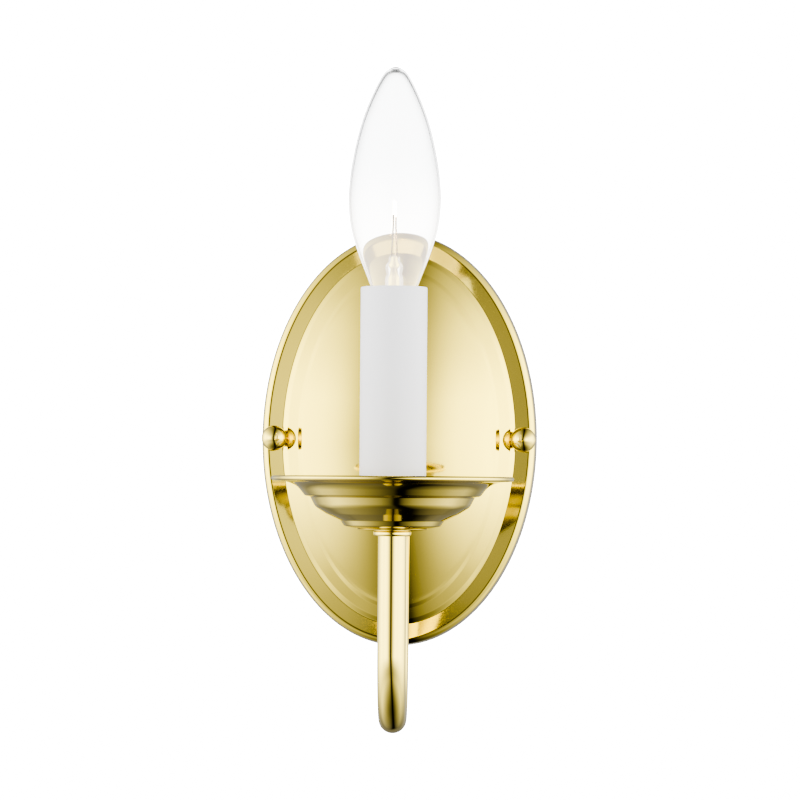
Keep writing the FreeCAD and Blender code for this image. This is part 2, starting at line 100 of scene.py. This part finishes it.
def eased(corners, steps=12):
    """Rounds an open outline of (u, v, bend radius). Returns (u, v, normal u, normal v) for each point."""
    found = []
    last = len(corners) - 1
    for i, (u, v, radius) in enumerate(corners):
        here = Vector((u, v))
        ahead = Vector(corners[min(i + 1, last)][:2]) - here
        behind = here - Vector(corners[max(i - 1, 0)][:2])
        ahead = (ahead if ahead.length else behind).normalized()
        behind = (behind if behind.length else ahead).normalized()
        if not radius:
            both = (ahead + behind).normalized()
            found.append((u, v, -both.y, both.x))
            continue
        turn = math.atan2(behind.x * ahead.y - behind.y * ahead.x, behind.dot(ahead))
        side = 1 if turn > 0 else -1
        start = here - behind * (radius * math.tan(abs(turn) / 2))
        centre = start + Vector((-behind.y, behind.x)) * (side * radius)
        spoke = start - centre
        for k in range(steps + 1):
            c, s = math.cos(turn * k / steps), math.sin(turn * k / steps)
            out = Vector((spoke.x * c - spoke.y * s, spoke.x * s + spoke.y * c))
            point = centre + out
            out.normalize()
            found.append((point.x, point.y, -side * out.x, -side * out.y))
    return found


def with_flats(outline, end=0.12):
    """Adds a point just inside both ends of each flat run of an outline, so that flats are shaded flat."""
    found = []
    for a, b in zip(outline, outline[1:]):
        found.append(a)
        share = end / math.hypot(b[0] - a[0], b[1] - a[1])
        if share < 0.25:
            for t in (share, 1 - share):
                found.append(tuple(p + (q - p) * t for p, q in zip(a, b)))
    return found + [outline[-1]]


def skin_rings(name, rings, sharp=40):
    """Joins rings of points, or single points at a pole, into one closed smooth mesh object."""
    mesh = bpy.data.meshes.new(name)
    body = bmesh.new()
    made = [[body.verts.new([c * MM for c in point]) for point in ring] for ring in rings]
    for low, high in zip(made, made[1:] + made[:1]):
        if len(low) == 1 and len(high) == 1:
            continue
        count = max(len(low), len(high))
        for k in range(count):
            n = (k + 1) % count
            corners = [low[k % len(low)], low[n % len(low)], high[n % len(high)], high[k % len(high)]]
            body.faces.new(list(dict.fromkeys(corners)))
    bmesh.ops.recalc_face_normals(body, faces=body.faces)
    body.to_mesh(mesh)
    body.free()
    mesh.shade_smooth()
    mesh.set_sharp_from_angle(angle=math.radians(sharp))
    piece = bpy.data.objects.new(name, mesh)
    bpy.context.collection.objects.link(piece)
    return piece


def plate_rings(depth):
    """The oval rings of the face, or of the back at a depth under it, from the wall to the middle."""
    rings = []
    outline = [(u - depth * nu, v - depth * nv) for u, v, nu, nv in with_flats(eased(PLATE_SECTION))]
    if depth:
        outline[0] = (depth, 0.0)
    around = [2 * math.pi * k / PLATE_SIDES for k in range(PLATE_SIDES)]
    for inset, height in outline:
        wide, tall = PLATE_HALF_WIDTH - inset, PLATE_HALF_HEIGHT - inset
        rings.append([(wide * math.cos(a), -height, tall * math.sin(a)) for a in around])
    for step in range(1, DOME_RINGS + 1):
        size = 1 - step / DOME_RINGS
        rise = height + PLATE_CROWN * (1 - size * size)
        ring = [(wide * size * math.cos(a), -rise, tall * size * math.sin(a)) for a in around]
        rings.append(ring if size else [(0, -rise, 0)])
    return rings


plate = skin_rings("plate_sheet", plate_rings(0.0) + plate_rings(PLATE_SHEET)[::-1], 60)

# Lacquered mirror brass: a yellow metal whose every tone is a reflection. The buffing leaves a waviness
# some tens of millimetres long and hairlines far finer than a millimetre, drawn here coarse enough to
# catch light.
brass, tree, shader = new_material("lacquered_mirror_brass", Base_Color=linear(BRASS), Metallic=1.0,
                                   Coat_Weight=0.25, Coat_Roughness=0.03, Coat_IOR=1.5)
where = add_node(tree, "ShaderNodeTexCoord").outputs["Object"]
waves = add_node(tree, "ShaderNodeTexNoise", [("Vector", where)], Scale=60.0, Detail=1.0, Roughness=0.4)
hairs = add_node(tree, "ShaderNodeTexNoise", [("Vector", where)], Scale=2200.0, Detail=2.0, Roughness=0.6)
haze = add_node(tree, "ShaderNodeMapRange", [("Value", hairs.outputs["Fac"])], From_Min=0.3, From_Max=0.75,
                To_Min=0.045, To_Max=0.085)
tree.links.new(haze.outputs["Result"], shader.inputs["Roughness"])
swell = add_node(tree, "ShaderNodeBump", [("Height", waves.outputs["Fac"])],
                 Strength=0.05, Distance=0.0002)
tree.links.new(swell.outputs["Normal"], shader.inputs["Normal"])
# Thin sheet takes a slightly deeper yellow than the turned and drawn pieces.
sheet_brass = brass.copy()
sheet_brass.name = "lacquered_brass_sheet"
sheet_brass.node_tree.nodes["Principled BSDF"].inputs["Base Color"].default_value = linear(SHEET_BRASS)
plate.data.materials.append(sheet_brass)
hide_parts("backplate")
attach(plate, "fixture")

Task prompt
Copy out the material word for word and line for line.

Full output
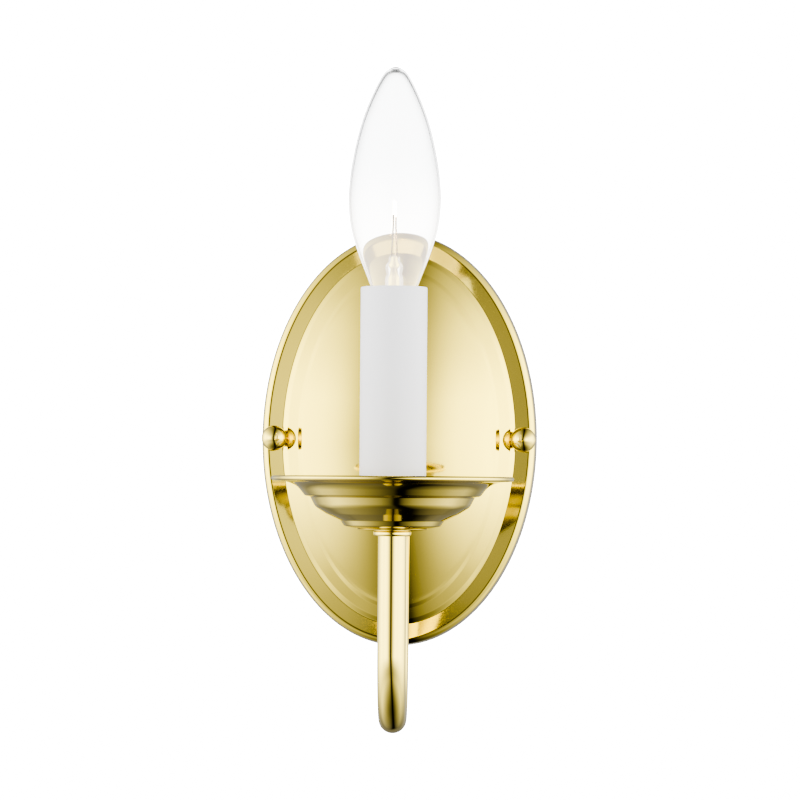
Keep writing the FreeCAD and Blender code for this image. This is part 2, starting at line 100 of scene.py. This part finishes it.
def eased(corners, steps=12):
    """Rounds an open outline of (u, v, bend radius). Returns (u, v, normal u, normal v) for each point."""
    found = []
    last = len(corners) - 1
    for i, (u, v, radius) in enumerate(corners):
        here = Vector((u, v))
        ahead = Vector(corners[min(i + 1, last)][:2]) - here
        behind = here - Vector(corners[max(i - 1, 0)][:2])
        ahead = (ahead if ahead.length else behind).normalized()
        behind = (behind if behind.length else ahead).normalized()
        if not radius:
            both = (ahead + behind).normalized()
            found.append((u, v, -both.y, both.x))
            continue
        turn = math.atan2(behind.x * ahead.y - behind.y * ahead.x, behind.dot(ahead))
        side = 1 if turn > 0 else -1
        start = here - behind * (radius * math.tan(abs(turn) / 2))
        centre = start + Vector((-behind.y, behind.x)) * (side * radius)
        spoke = start - centre
        for k in range(steps + 1):
            c, s = math.cos(turn * k / steps), math.sin(turn * k / steps)
            out = Vector((spoke.x * c - spoke.y * s, spoke.x * s + spoke.y * c))
            point = centre + out
            out.normalize()
            found.append((point.x, point.y, -side * out.x, -side * out.y))
    return found


def with_flats(outline, end=0.12):
    """Adds a point just inside both ends of each flat run of an outline, so that flats are shaded flat."""
    found = []
    for a, b in zip(outline, outline[1:]):
        found.append(a)
        share = end / math.hypot(b[0] - a[0], b[1] - a[1])
        if share < 0.25:
            for t in (share, 1 - share):
                found.append(tuple(p + (q - p) * t for p, q in zip(a, b)))
    return found + [outline[-1]]


def skin_rings(name, rings, sharp=40):
    """Joins rings of points, or single points at a pole, into one closed smooth mesh object."""
    mesh = bpy.data.meshes.new(name)
    body = bmesh.new()
    made = [[body.verts.new([c * MM for c in point]) for point in ring] for ring in rings]
    for low, high in zip(made, made[1:] + made[:1]):
        if len(low) == 1 and len(high) == 1:
            continue
        count = max(len(low), len(high))
        for k in range(count):
            n = (k + 1) % count
            corners = [low[k % len(low)], low[n % len(low)], high[n % len(high)], high[k % len(high)]]
            body.faces.new(list(dict.fromkeys(corners)))
    bmesh.ops.recalc_face_normals(body, faces=body.faces)
    body.to_mesh(mesh)
    body.free()
    mesh.shade_smooth()
    mesh.set_sharp_from_angle(angle=math.radians(sharp))
    piece = bpy.data.objects.new(name, mesh)
    bpy.context.collection.objects.link(piece)
    return piece


def plate_rings(depth):
    """The oval rings of the face, or of the back at a depth under it, from the wall to the middle."""
    rings = []
    outline = [(u - depth * nu, v - depth * nv) for u, v, nu, nv in with_flats(eased(PLATE_SECTION))]
    if depth:
        outline[0] = (depth, 0.0)
    around = [2 * math.pi * k / PLATE_SIDES for k in range(PLATE_SIDES)]
    for inset, height in outline:
        wide, tall = PLATE_HALF_WIDTH - inset, PLATE_HALF_HEIGHT - inset
        rings.append([(wide * math.cos(a), -height, tall * math.sin(a)) for a in around])
    for step in range(1, DOME_RINGS + 1):
        size = 1 - step / DOME_RINGS
        rise = height + PLATE_CROWN * (1 - size * size)
        ring = [(wide * size * math.cos(a), -rise, tall * size * math.sin(a)) for a in around]
        rings.append(ring if size else [(0, -rise, 0)])
    return rings


plate = skin_rings("plate_sheet", plate_rings(0.0) + plate_rings(PLATE_SHEET)[::-1], 60)

# Lacquered mirror brass: a yellow metal whose every tone is a reflection. The buffing leaves a waviness
# some tens of millimetres long and hairlines far finer than a millimetre, drawn here coarse enough to
# catch light.
brass, tree, shader = new_material("lacquered_mirror_brass", Base_Color=linear(BRASS), Metallic=1.0,
                                   Coat_Weight=0.25, Coat_Roughness=0.03, Coat_IOR=1.5)
where = add_node(tree, "ShaderNodeTexCoord").outputs["Object"]
waves = add_node(tree, "ShaderNodeTexNoise", [("Vector", where)], Scale=60.0, Detail=1.0, Roughness=0.4)
hairs = add_node(tree, "ShaderNodeTexNoise", [("Vector", where)], Scale=2200.0, Detail=2.0, Roughness=0.6)
haze = add_node(tree, "ShaderNodeMapRange", [("Value", hairs.outputs["Fac"])], From_Min=0.3, From_Max=0.75,
                To_Min=0.045, To_Max=0.085)
tree.links.new(haze.outputs["Result"], shader.inputs["Roughness"])
swell = add_node(tree, "ShaderNodeBump", [("Height", waves.outputs["Fac"])],
                 Strength=0.05, Distance=0.0002)
tree.links.new(swell.outputs["Normal"], shader.inputs["Normal"])
# Thin sheet takes a slightly deeper yellow than the turned and drawn pieces.
sheet_brass = brass.copy()
sheet_brass.name = "lacquered_brass_sheet"
sheet_brass.node_tree.nodes["Principled BSDF"].inputs["Base Color"].default_value = linear(SHEET_BRASS)
plate.data.materials.append(sheet_brass)
hide_parts("backplate")
attach(plate, "fixture")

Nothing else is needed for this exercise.